The California Supreme Court framed the first issue as follows: “Does the phrase ‘nature of the work’ refer to individual tasks performed throughout the workday, or to the entire range of an employee’s duties performed during a given shift?”

The Court ruled that “courts must examine subsets of an employee’s total tasks and duties by location, such as those performed at a cash register or a teller window, and consider whether it is feasible for an employee to perform each set of location-specific tasks while seated.” This examination should consider whether a seat would interfere with performance of standing tasks or the quality and effectiveness of overall job performance.

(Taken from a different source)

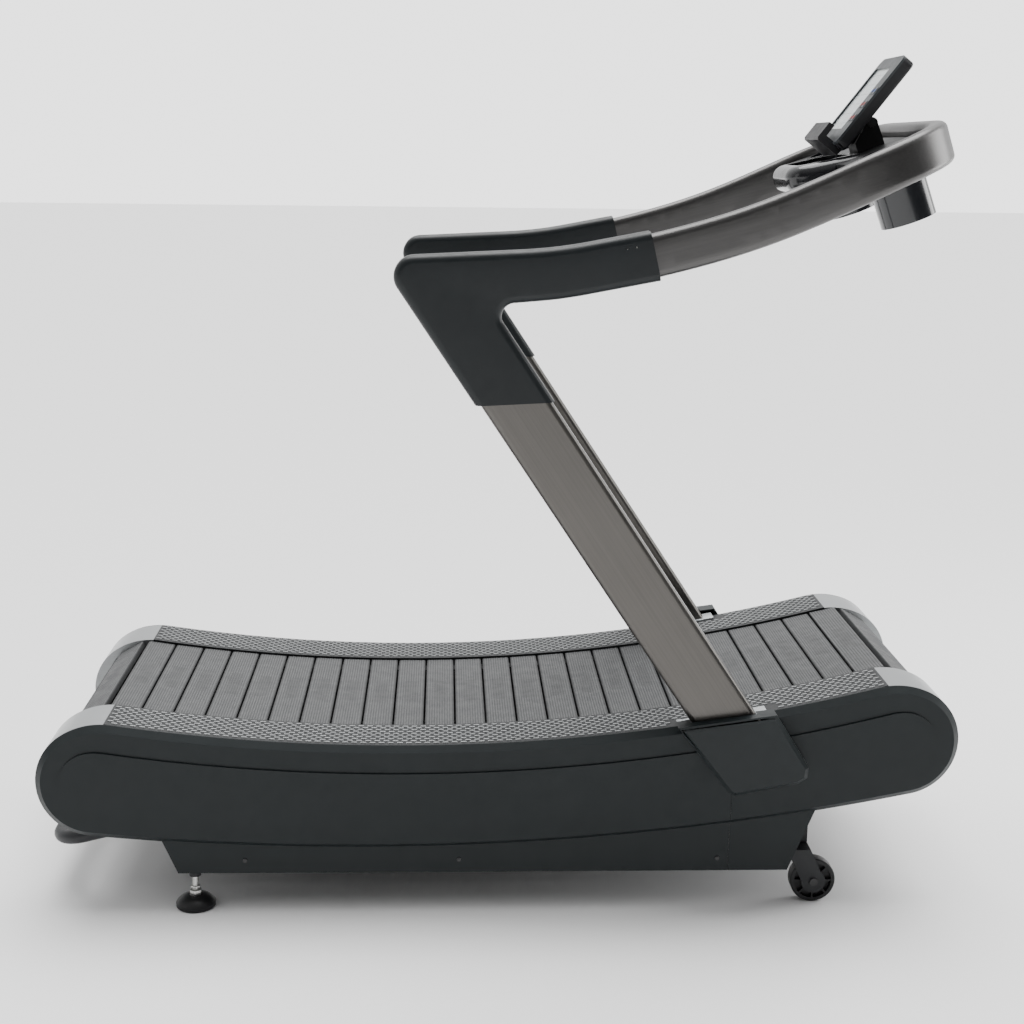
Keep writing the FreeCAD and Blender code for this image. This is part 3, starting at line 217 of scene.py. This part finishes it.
# %% Node group helper
def start_group(name, inputs, outputs):
    """An empty shader node group with named sockets, and its input and output nodes."""
    group = bpy.data.node_groups.new(name, "ShaderNodeTree")
    for label, kind, value in inputs:
        socket = group.interface.new_socket(label, in_out="INPUT", socket_type=kind)
        if value is not None:
            socket.default_value = value
    for label, kind in outputs:
        group.interface.new_socket(label, in_out="OUTPUT", socket_type=kind)
    entry = group.nodes.new("NodeGroupInput")
    exit_node = group.nodes.new("NodeGroupOutput")
    return group, entry, exit_node


def noise_node(tree, vector, scale, detail, roughness=0.5):
    """A noise texture wired to a vector; scale may be a number or a socket."""
    noise = tree.nodes.new("ShaderNodeTexNoise")
    noise.inputs["Detail"].default_value = detail
    noise.inputs["Roughness"].default_value = roughness
    tree.links.new(vector, noise.inputs["Vector"])
    if isinstance(scale, (int, float)):
        noise.inputs["Scale"].default_value = scale
    else:
        tree.links.new(scale, noise.inputs["Scale"])
    return noise.outputs["Fac"]


def math_node(tree, operation, first, second=None):
    """One Math node; each input is a number or a socket."""
    node = tree.nodes.new("ShaderNodeMath")
    node.operation = operation
    for place, value in enumerate((first, second)):
        if value is None:
            continue
        if isinstance(value, (int, float)):
            node.inputs[place].default_value = value
        else:
            tree.links.new(value, node.inputs[place])
    return node.outputs[0]


def mix_colour(tree, share, first, second):
    """Mixes two colours by a share; each input is a colour or a socket."""
    node = tree.nodes.new("ShaderNodeMix")
    node.data_type = "RGBA"
    tree.links.new(share, node.inputs["Factor"])
    for socket, value in ((node.inputs[6], first), (node.inputs[7], second)):
        if isinstance(value, tuple):
            socket.default_value = value
        else:
            tree.links.new(value, socket)
    return node.outputs[2]


def spread(tree, value, low, high, from_low=0.3, from_high=0.7):
    """Maps a noise value onto a range."""
    node = tree.nodes.new("ShaderNodeMapRange")
    node.inputs["From Min"].default_value = from_low
    node.inputs["From Max"].default_value = from_high
    tree.links.new(value, node.inputs["Value"])
    for socket, number in ((node.inputs["To Min"], low), (node.inputs["To Max"], high)):
        if isinstance(number, (int, float)):
            socket.default_value = number
        else:
            tree.links.new(number, socket)
    return node.outputs[0]


# %% Moulded grain
def build_moulded_grain():
    """Fine pebbled grain with slow patches of colour and gloss, for plastic and powder coat."""
    group, entry, out = start_group("Moulded grain", [
        ("Vector", "NodeSocketVector", None), ("Colour", "NodeSocketColor", (0.1, 0.1, 0.1, 1)),
        ("Patch colour", "NodeSocketColor", (0.12, 0.12, 0.12, 1)),
        ("Grain scale", "NodeSocketFloat", 900.0),
        ("Smooth", "NodeSocketFloat", 0.35), ("Rough", "NodeSocketFloat", 0.5)],
        [("Colour", "NodeSocketColor"), ("Roughness", "NodeSocketFloat"), ("Height", "NodeSocketFloat")])
    pebbles = noise_node(group, entry.outputs["Vector"], entry.outputs["Grain scale"], 2.0)
    patches = noise_node(group, entry.outputs["Vector"], 7.0, 4.0, 0.6)
    handled = noise_node(group, entry.outputs["Vector"], 38.0, 3.0, 0.65)
    share = spread(group, patches, 0.0, 1.0)
    colour = mix_colour(group, share, entry.outputs["Colour"], entry.outputs["Patch colour"])
    group.links.new(colour, out.inputs["Colour"])
    gloss = spread(group, handled, entry.outputs["Smooth"], entry.outputs["Rough"])
    group.links.new(gloss, out.inputs["Roughness"])
    group.links.new(pebbles, out.inputs["Height"])
    return group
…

Interpreting section 14(A) together with section 14(B) of the Wage Orders, the Court explained, “if the employee’s actual tasks at a discrete location make seated work feasible, he is entitled to a seat under section 14(A) while working there. However, if the job duties take him to a different location where he must perform standing tasks, he would be entitled to a seat under 14(B) during ‘lulls in operation.’”

“Reasonably Permits”

The Court next asked, “When determining whether the nature of the work ‘reasonably permits’ use of a seat, what factors should courts consider? Specifically, are an employer’s business judgment, the physical layout of the workplace, and the characteristics of the specific employee relevant factors?”

The Court agreed with the defendants that “[p]roviding a certain level of customer service is an objective job duty that an employer may reasonably expect.” Thus, in determining whether the nature of the work reasonably permits use of a seat, “[a]n employee’s duty to provide a certain level of customer service should be assessed, along with other relevant tasks and obligations.” The standard is an objective one, however, and an employer cannot arbitrarily define a task as a “standing” task based only on the employer’s mere preference that the task be performed while standing. The Court also agreed with the defendants that the physical layout of a workplace is a relevant factor in the analysis, because the layout may inform the expectations of both the employer and the employee with respect to the employee’s job duties. The Court found that the employee’s physical characteristics are irrelevant, however, as the Wage Orders “require a seat when the nature of the work reasonably permits it, not when the nature of the worker does.”

Burden to Show Suitable Seating Is Available

The last question posed by the Court was, “If an employer has not provided any seat, must a plaintiff prove a suitable seat is available in order to show the employer has violated the seating provision?”

The Court agreed with the plaintiff employees, concluding that “if the nature of the work reasonably permits seated work, section 14(A) unambiguously states employees ‘shall be provided with suitable seats.’” Thus, “[a]n employer seeking to be excused from the requirement bears the burden of showing compliance is infeasible because no suitable seating exists.”

In recent years, California employers have been inundated with lawsuits alleging violations of the suitable seating requirements, and the California Supreme Court’s decision in Kilby provides important guidance for complying with these requirements. In light of the Court’s decision, California employers, and particularly California retailers, should review their seating policies to ensure compliance with the suitable seating requirements.